Posted on 2 minute read

× This article was imported from this blog's previous content management system (WordPress), and may have errors in formatting and functionality. If you find these errors are a significant barrier to understanding the article, please let me know.

Wired Magazine's blog network says "Google to Host Terabytes of Open-Source Science Data" while the National Science Foundation (NSF) is reviewing submissions to the DataNet solicitation "to catalyze the development of a system of science and engineering data collections that is open, extensible and evolvable." On the surface, you might think they are working on the same project, but there is more here than meets the eye (or, rather, the ear listening to these two sound-bites).

Disclosure: OhioLINK is a named party in a submission by The Ohio State University to the NSF DataNet solicitation. We're looking forward to a positive reception to our proposal in the first round of DataNet reviews.

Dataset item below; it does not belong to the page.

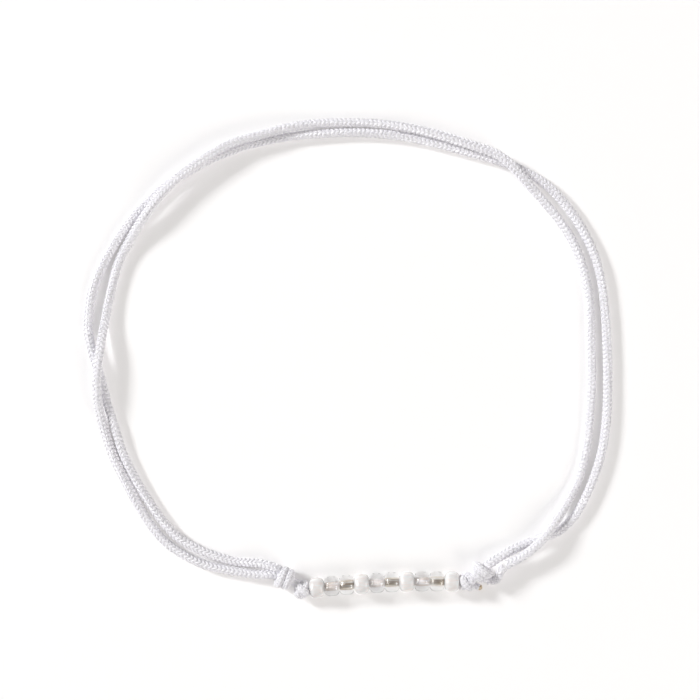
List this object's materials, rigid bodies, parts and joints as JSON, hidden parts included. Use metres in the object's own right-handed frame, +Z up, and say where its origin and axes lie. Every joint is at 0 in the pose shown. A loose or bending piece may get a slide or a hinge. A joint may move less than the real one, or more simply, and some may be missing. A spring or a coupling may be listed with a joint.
{
  "type": "beaded bracelet",
  "caption": "Adjustable bracelet lying as an open loop: a doubled knitted cord with sliding wrap knots and a short row of round glass seed beads between stopper knots",
  "frame": {"origin": "on the surface that the bracelet lies on, under the middle of its bounding box", "axes": "+Z is up, out of the surface; +X runs along the row of beads to the right as the picture shows it; +Y points across the loop away from the beads"},
  "size_m": [0.0554, 0.0503, 0.0025],
  "materials": {
    "cord": "white knitted nylon cord with a faint lavender cast",
    "white_bead": "opaque white glass with a pearl coat",
    "clear_bead": "clear glass with a faint lustre",
    "silver_lined_bead": "clear glass with a silver lining in the hole",
    "melted_end": "cut cord end melted to a small amber bead"
  },
  "bodies": {
    "root": {"cord_over": "cord", "cord_under": "cord", "cord_turn_right": "cord", "cord_tail_right": "melted_end", "sliding_knot_left": "cord", "sliding_knot_right": "cord", "stopper_knot_left": "cord", "stopper_knot_right": "cord", "bead_thread": "cord", "bead_01": "white_bead", "bead_02": "clear_bead", "bead_03": "silver_lined_bead", "bead_04": "white_bead", "bead_05": "clear_bead", "bead_06": "silver_lined_bead", "bead_07": "white_bead", "bead_08": "clear_bead", "bead_09": "silver_lined_bead", "bead_10": "white_bead"}
  },
  "joints": []
}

As with most things Google, the real nuts and bolts of their strategy are unknown until Google chooses to unveil them. This much seems to be known: under the moniker of "Google Research" the company will make large datasets available to the world for free. According to the Wired article, "two planned datasets are all 120 terabytes of Hubble Space Telescope data and the images from the Archimedes Palimpsest, the 10th century manuscript that inspired the Google dataset storage project." Sources at Google told Wired that the Research site will offer YouTube-style annotation features and data visualization technology purchased from Gapminder last year. Part of the plan also includes the shipping and loaning of large disk packs so the data doesn't have to flow across the internet. The presumed home of Google Research is http://research.google.com/. At this point, that URL describes contributions by Google staff to the research community, but I'm guess that will change when the new service is brought public.

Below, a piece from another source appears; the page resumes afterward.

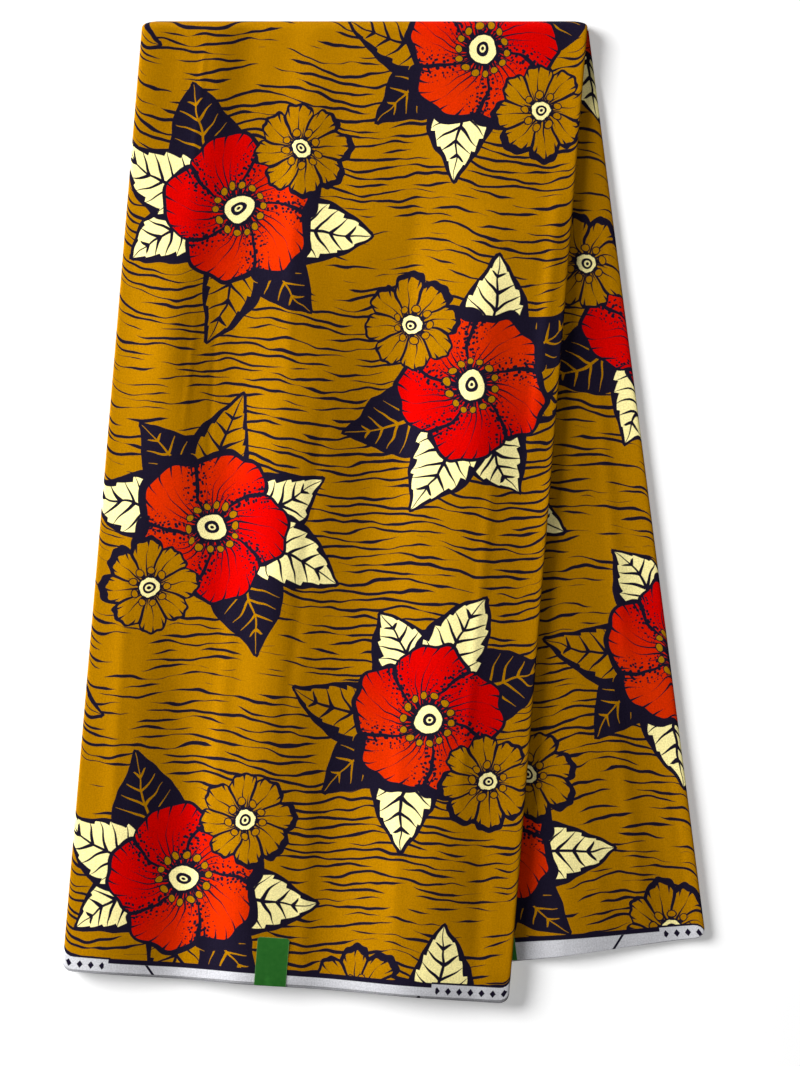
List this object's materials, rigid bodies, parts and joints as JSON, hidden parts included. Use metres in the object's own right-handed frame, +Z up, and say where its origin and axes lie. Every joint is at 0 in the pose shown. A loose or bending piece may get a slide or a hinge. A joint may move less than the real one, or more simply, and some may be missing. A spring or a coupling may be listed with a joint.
{
  "type": "folded wax print fabric",
  "caption": "Long strip of printed cotton cloth, folded in many layers and doubled over at the top, its tails fanned out as they lie flat, with paper labels over the hems.",
  "frame": {"origin": "middle of the outline seen from above, on the surface that the cloth lies on", "axes": "+X to the right across the strip, +Y up the cloth towards its top fold, +Z up from the surface"},
  "size_m": [0.3928, 0.6008, 0.0211],
  "materials": {
    "printed_cotton": "crisp plain weave cotton with a resist style print and a slight sheen",
    "cotton_edges": "matt folded and selvedge edges of many cotton layers",
    "label_paper": "smooth coated paper, green"
  },
  "bodies": {
    "root": {"outer_layer": "printed_cotton", "inner_layer": "printed_cotton", "folded_layers": "cotton_edges", "front_label": "label_paper", "back_label": "label_paper"}
  },
  "joints": []
}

On the other hand, the NSF DataNet solicitation envisions a new type of organization that "will integrate library and archival sciences, cyberinfrastructure, computer and information sciences, and domain science expertise to: provide reliable digital preservation, access, integration, and analysis capabilities for science and/or engineering data...; anticipate and adapt to changes in technologies and in user needs and expectations; [perform R/D in] computer and information science and cyberinfrastructure...; and serve as component elements of an interoperable data preservation and access network." More than a service, DataNet seeks a model of organization that brings varied expertise together on the issues surrounding data curation. By way of comparison, it would seem like NSF thinks of this as a people challenge while Google Research thinks of it as a technology platform challenge.

A technology platform is certainly part of the DataNet needs, but not all of it. As one of the commenters in the Wired article noted, "masses of data are of course completely useless without extensive meta-data describing provinence." Still, given the cyberinfrastructure that Google can bring to bear on the problem of large scale data archiving and the dataset visualization technology that they now have in house, it is a big part of a potential solution. One wonders about the viability of creating a response to the DataNet solicitation that, in effect, outsources the cyberinfrastructure piece to Google and focuses on building the sustainable organization model surrounding the description and dissemination of the data.

Anybody working on that?